Input and output of Mahout are stored in HDFS
and I'm wondering is there any way to cluster input data from
HBase directly and write the output to Htable  instead of HDFS?
that might save much time in transformation between Hadoop and mahout

really look forward your answer, thank you

Re: Mahout Clustering and HBase

Posted by Ioan Eugen Stan <st...@gmail.com>.

2012/3/23 戴睿 <ge...@gmail.com>:
> Hello,
> I'm new for Mahout,and I've read Support of
> HBase<http://mail-archives.apache.org/mod_mbox/mahout-user/201202.mbox/ajax/%3CCACpbbiJHP3JVmwU1GURL2nW9obw236Ju33Xt9%2BDtnLtzDyCVQg%40mail.gmail.com%3E>
> before.
> still don't get it.
> Input and output of Mahout are stored in HDFS
> and I'm wondering is there any way to cluster input data from
> HBase directly and write the output to Htable  instead of HDFS?
> that might save much time in transformation between Hadoop and mahout
>
> really look forward your answer, thank you

Hi genius33232,

The best approach is to use a custom vectorization step that transform
your data into Vectors the way mahout wants them. Take a look at
DictionaryVectorizer source code
(https://builds.apache.org/job/Mahout-Quality/javadoc/org/apache/mahout/vectorizer/DictionaryVectorizer.html)
and SparseVectorsFromSequanceFiles
(http://svn.apache.org/viewvc/mahout/trunk/core/src/main/java/org/apache/mahout/vectorizer/SparseVectorsFromSequenceFiles.java?view=markup).

You can write you MR job that reads data from HBase, creates vectors
and then saves them to HDFS so they can be provided as input for the
clustering job.
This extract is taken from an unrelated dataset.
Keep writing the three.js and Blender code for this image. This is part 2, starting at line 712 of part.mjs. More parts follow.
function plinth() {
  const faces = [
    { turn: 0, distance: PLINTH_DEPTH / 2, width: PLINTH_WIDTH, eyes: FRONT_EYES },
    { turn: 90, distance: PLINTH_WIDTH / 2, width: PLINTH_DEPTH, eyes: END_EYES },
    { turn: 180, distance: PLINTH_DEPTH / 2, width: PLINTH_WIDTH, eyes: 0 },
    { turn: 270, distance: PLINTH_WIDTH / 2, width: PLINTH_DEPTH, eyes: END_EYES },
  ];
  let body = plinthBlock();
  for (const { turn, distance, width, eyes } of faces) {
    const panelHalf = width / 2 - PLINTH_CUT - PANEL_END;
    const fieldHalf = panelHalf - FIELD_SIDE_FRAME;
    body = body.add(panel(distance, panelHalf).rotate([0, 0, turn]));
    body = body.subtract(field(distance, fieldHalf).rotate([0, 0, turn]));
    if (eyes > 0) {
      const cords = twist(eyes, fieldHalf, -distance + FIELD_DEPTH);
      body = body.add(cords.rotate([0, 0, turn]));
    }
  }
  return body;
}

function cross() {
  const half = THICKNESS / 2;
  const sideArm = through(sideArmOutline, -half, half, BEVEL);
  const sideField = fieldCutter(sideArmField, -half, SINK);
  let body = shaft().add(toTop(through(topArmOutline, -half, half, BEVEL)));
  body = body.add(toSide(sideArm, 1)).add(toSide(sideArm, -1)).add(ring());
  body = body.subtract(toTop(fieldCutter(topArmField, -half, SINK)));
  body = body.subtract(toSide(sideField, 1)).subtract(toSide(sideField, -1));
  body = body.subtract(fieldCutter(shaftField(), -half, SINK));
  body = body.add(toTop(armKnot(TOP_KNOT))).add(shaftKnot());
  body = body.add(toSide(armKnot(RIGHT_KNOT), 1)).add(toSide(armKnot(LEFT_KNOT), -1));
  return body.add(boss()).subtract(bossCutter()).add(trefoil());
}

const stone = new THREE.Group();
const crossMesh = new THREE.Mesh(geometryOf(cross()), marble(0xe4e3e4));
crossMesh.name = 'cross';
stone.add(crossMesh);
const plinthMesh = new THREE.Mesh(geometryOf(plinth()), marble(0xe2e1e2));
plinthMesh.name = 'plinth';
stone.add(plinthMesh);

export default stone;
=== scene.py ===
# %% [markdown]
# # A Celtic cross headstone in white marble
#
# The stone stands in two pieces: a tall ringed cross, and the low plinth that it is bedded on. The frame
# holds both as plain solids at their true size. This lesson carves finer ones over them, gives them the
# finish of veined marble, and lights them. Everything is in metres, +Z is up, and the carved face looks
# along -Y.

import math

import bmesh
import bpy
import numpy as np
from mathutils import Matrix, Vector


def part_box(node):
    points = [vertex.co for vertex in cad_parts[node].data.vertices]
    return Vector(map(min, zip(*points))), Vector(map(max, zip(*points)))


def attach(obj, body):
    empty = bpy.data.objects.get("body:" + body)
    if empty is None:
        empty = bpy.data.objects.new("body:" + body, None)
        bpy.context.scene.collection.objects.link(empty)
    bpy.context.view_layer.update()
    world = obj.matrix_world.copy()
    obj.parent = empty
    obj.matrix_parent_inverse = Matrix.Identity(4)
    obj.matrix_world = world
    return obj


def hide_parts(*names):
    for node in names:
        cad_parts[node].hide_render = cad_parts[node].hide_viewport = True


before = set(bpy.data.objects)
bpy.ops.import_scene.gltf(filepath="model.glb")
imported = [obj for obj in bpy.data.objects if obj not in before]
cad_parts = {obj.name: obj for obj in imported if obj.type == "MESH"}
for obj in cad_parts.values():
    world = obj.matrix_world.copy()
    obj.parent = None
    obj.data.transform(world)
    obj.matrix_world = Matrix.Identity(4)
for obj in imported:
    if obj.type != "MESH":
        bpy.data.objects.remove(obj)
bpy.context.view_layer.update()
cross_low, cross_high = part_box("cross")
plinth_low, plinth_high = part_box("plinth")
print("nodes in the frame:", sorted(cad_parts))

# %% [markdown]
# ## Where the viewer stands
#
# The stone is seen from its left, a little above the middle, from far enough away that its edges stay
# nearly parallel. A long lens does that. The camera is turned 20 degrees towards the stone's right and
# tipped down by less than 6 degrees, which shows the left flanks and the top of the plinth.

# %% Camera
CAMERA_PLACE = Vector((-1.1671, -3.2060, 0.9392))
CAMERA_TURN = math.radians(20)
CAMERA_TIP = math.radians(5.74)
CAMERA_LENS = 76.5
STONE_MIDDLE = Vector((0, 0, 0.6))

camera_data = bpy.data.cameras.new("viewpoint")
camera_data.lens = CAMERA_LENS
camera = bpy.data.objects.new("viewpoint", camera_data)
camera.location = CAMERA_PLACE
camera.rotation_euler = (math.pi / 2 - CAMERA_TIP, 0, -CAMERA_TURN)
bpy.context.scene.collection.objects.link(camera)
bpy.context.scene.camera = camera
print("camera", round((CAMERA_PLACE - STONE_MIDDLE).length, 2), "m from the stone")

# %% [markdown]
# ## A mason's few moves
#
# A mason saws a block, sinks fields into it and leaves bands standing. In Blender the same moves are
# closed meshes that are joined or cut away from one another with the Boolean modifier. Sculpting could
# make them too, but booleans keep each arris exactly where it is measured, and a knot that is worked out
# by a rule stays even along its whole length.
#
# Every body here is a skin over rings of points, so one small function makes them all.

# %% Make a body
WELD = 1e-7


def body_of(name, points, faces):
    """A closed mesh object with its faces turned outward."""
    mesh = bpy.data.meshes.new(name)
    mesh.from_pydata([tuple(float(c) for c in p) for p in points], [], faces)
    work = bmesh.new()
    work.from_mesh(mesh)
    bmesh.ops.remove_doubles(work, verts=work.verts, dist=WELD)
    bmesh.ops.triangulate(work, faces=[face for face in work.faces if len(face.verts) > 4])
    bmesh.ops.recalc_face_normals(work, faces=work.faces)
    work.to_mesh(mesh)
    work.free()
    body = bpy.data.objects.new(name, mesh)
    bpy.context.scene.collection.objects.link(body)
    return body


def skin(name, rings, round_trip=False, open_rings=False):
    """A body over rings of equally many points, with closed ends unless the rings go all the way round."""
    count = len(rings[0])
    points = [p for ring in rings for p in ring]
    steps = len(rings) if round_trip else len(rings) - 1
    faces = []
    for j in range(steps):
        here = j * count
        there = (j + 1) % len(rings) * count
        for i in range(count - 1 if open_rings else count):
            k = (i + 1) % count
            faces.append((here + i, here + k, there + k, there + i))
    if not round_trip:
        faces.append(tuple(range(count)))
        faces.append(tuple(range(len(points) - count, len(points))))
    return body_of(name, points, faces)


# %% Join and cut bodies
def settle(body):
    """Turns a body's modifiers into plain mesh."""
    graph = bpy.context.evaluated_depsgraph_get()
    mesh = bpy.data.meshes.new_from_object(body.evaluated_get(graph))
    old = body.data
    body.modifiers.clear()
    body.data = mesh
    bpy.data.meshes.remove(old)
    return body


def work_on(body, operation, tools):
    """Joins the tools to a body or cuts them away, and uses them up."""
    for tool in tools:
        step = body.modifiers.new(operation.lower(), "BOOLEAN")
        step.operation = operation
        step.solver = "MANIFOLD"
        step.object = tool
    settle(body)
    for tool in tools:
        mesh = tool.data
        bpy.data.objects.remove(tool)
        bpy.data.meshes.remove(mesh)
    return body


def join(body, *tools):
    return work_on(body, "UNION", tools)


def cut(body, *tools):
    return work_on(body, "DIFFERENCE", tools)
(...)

You will need to provide the dictionary sequence file
and the vectors sequence files for the next step.

You can import the clustered data again in HBase and delete them after
or hack the clustering job to spit data into HBase instead of HDFS.

I suggest you take the first approach until you are getting what you
need and then move to the next step. You can also index the cluster
data with Solr, but this depends on your use case and data size.

>From my experience with Mahout, it's not very easy to modify those
jobs but devs know this and it's on the wishlist (make mahout more
like a library).

Happy hacking,

-- 
Ioan Eugen Stan
http://ieugen.blogspot.com/

Re: Mahout Clustering and HBase

Posted by 戴清灏 <ro...@gmail.com>.

Hi,
I think they are for different use cases.
HBase is for high concurrency, while mahout is for data mining & machine
learning.
There may not be so many people running mahout at the same time.

Regards,
Q



在 2012年3月23日 下午10:11，戴睿 <ge...@gmail.com>写道：

> Hello,
> I'm new for Mahout,and I've read Support of
> HBase<
> http://mail-archives.apache.org/mod_mbox/mahout-user/201202.mbox/ajax/%3CCACpbbiJHP3JVmwU1GURL2nW9obw236Ju33Xt9%2BDtnLtzDyCVQg%40mail.gmail.com%3E
> >
> before.
> still don't get it.
> Input and output of Mahout are stored in HDFS
> and I'm wondering is there any way to cluster input data from
> HBase directly and write the output to Htable  instead of HDFS?
> that might save much time in transformation between Hadoop and mahout
>
> really look forward your answer, thank you
>